About 9,000 United Nations peace keepers stationed in Ivory Coast are among the soldiers policing the election and its aftermath. Their presence and intervention became necessary, following a bloody 2002 civil war.

The conflict subsided three years ago, after a political deal signed between the warring factions. Hopes were immediately raised that a fresh presidential election will bring about a more permanent peace.

Before the polls this week though, the much sought-after election was postponed a record six times – another reason why security is a sensitive issue in this election.

The military head of the UN peacekeeping forces in Ivory Coast, General Abdul Hafiz says his troops had been patrolling and are on high alert, even though the exercise has been relatively peaceful.

“I can notice a peaceful environment, a climate of peace, and I can see that people have come out to vote massively and there is complete peace that is existing in this sector and as well elsewhere that I have visited.”

Fourteen candidates presented themselves in the election to be chosen by the over five million registered voters. The include forerunners Laurent Gbagbo (LMP), Henri Konan Bedie (PDCI-RDA), Alassane Ouattara (RDR).

Ex-rebel leader Guillaume Soro, now interim prime minister, was reportedly interested in standing as well, but at 38 years, he was disqualified to run – too young.

Ivory Coast has seen better days as the biggest exporter of cocoa in the world. That crop underpinned its relatively good economic progress.

But the façade of progress was under President Félix Houphouët-Boigny, who ruled the country from from 1960 all the way through to 1993. He was nicknamed the “Grand Old Man of Africa,” a reference that quickly brings to mind the many other African leaders for whom being president is a life-long vocation.

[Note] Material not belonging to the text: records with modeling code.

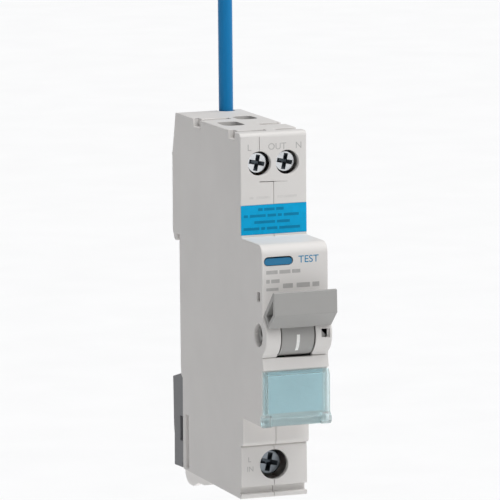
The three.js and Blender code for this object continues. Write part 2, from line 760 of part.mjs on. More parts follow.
function makeRailClip() {
  const side = [
    [0.15, -17.75],
    [0.1, -18.5],
    [-0.9, -19.6],
    [-0.9, -29],
    [1.8, -29],
    [1.8, -35.3],
    [-0.9, -35.3],
    [-0.9, -41],
    [0.6, -41],
    [0.6, -42.3],
    [6, -42.4, 0.3],
    [6, -34.6],
    [6.4, -32],
    [6.5, -19.5, 0.4],
  ];
  const tongue = [
    [1.5, -19],
    [5.4, -19.4],
    [4.6, -16.3],
    [2.4, -16.3],
    [1.5, -17.3],
  ];
  const rib = (x) => box(x, [-2.2, 1], [-29, -24]);
  addNode(
    "rail_clip",
    union(slab(side, [-8.4, 8.4]), slab(tongue, [-5, 5]), rib([-6, -4.8]), rib([4.8, 6])),
    "clip",
  );
}

// ---------------------------------------------------------------- neutral lead

function makeNeutralLead() {
  const slotHalf = LEAD_RADIUS + GAP;
  const clamp = cut(
    box([2.1, 7.05], [-2.6, 2.7], [32, 35.5]),
    rodZ([LEAD_X, LEAD_Y], slotHalf, [31, 37], MEDIUM),
    box([LEAD_X - slotHalf, LEAD_X + slotHalf], [LEAD_Y, 4], [31, 37]),
  );
  addNode("lead_clamp", clamp, "darkPlastic");
  const spacing = 6;
  const count = Math.round((LEAD_TOP_Z - LEAD_BOTTOM_Z) / spacing);
  const route = Array.from({ length: count + 1 }, (_, i) => [
    LEAD_X,
    LEAD_Y,
    LEAD_BOTTOM_Z + ((LEAD_TOP_Z - LEAD_BOTTOM_Z) * i) / count,
  ]);
  addNode("neutral_lead", tube(route, LEAD_RADIUS, 8, count), "leadInsulation");
  const collarZ = [LEAD_TOP_Z + GAP, LEAD_TOP_Z + 7];
  const ferrule = union(
    rodZ([LEAD_X, LEAD_Y], 2.3, collarZ, COARSE),
    rodZ([LEAD_X, LEAD_Y], 1.35, [collarZ[1] - 0.5, collarZ[1] + 10], COARSE),
  );
  addNode("lead_ferrule", ferrule, "steel");
}

makeShells();
makeCaps();
makeLabels();
makeToggle();
makeStatusFlag();
makeLinkRod();
makeContacts();
makeTripLever();
makeMagnet();
makeThermalTrip();
makeArcChute();
makeElectronics();
makeWires();
makeTerminals();
makeTestCircuit();
makeRailClip();
makeNeutralLead();

export default root;
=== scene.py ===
"""One-module residual current breaker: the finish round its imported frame."""

import json
import math

import bmesh
import bpy
from bpy.props import FloatProperty, FloatVectorProperty, IntProperty, PointerProperty
from bpy.types import Operator, Panel, PropertyGroup
from mathutils import Matrix, Vector


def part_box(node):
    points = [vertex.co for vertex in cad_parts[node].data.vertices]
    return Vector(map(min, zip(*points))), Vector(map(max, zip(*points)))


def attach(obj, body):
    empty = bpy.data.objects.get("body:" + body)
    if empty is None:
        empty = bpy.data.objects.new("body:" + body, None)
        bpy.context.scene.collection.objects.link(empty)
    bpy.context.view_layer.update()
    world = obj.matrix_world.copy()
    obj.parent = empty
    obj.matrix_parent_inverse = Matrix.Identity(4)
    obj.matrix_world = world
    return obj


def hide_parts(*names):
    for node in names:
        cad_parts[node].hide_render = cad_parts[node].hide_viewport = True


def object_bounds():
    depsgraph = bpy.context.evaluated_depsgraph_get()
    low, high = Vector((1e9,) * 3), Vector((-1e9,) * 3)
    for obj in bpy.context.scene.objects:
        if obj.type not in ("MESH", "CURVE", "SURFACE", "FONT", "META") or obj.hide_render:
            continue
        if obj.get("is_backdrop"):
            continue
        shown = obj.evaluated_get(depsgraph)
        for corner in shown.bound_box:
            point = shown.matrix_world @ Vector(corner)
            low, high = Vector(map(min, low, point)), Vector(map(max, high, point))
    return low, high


bl_info = {
    "name": "Residual Current Breaker",
    "version": (1, 0, 0),
    "blender": (4, 5, 0),
    "location": "View3D > Sidebar > Breaker",
    "description": "Builds the finish of a one-module residual current breaker",
    "category": "Object",
}

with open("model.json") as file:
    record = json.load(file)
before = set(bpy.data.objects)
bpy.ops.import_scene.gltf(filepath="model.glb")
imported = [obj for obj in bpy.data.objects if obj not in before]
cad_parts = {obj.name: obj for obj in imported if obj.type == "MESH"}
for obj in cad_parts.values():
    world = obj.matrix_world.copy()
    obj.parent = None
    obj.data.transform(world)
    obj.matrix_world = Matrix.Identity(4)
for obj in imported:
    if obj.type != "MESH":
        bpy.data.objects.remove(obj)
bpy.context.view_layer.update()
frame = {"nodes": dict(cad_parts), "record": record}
MM = 0.001
LIBRARY = {}


# ------------------------------------------------------------------ settings


def colour(label, about, value):
    return FloatVectorProperty(
        name=label, description=about, subtype="COLOR", size=3, min=0.0, max=1.0, default=value
    )


def length(label, about, value):
    return FloatProperty(name=label, description=about, unit="LENGTH", min=0.0, default=value * MM)


def number(label, about, value):
    return FloatProperty(name=label, description=about, min=0.0, default=value)


def angle(label, about, degrees):
    return FloatProperty(
        name=label, description=about, subtype="ANGLE", unit="ROTATION", default=math.radians(degrees)
    )


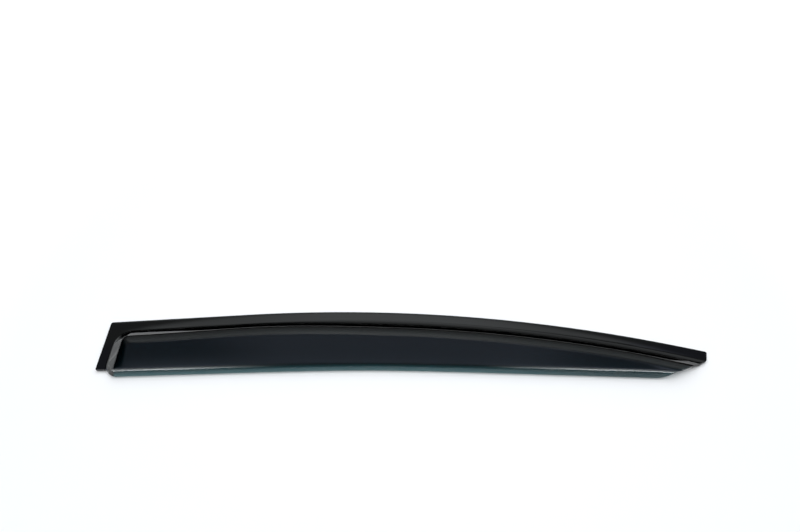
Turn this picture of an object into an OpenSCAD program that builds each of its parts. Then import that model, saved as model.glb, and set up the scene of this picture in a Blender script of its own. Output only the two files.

As the country was built around him, his demise also meant Ivory Coast quickly deteriorated, starting with economic recession, ending in a civil war.

So it is true that Ivory Coast, prior to 2002 one of the successful countries in West Africa, especially as it is in the same neighbourhood as Liberia and Sierra Leone, where unspeakable horrors took place.

But the apparent success did not have a good foundation, which explains the rapid retrogression.

There is high hopes in connection with this week's election. Except elections don't guarantee much.

It might be a start towards something better – at least.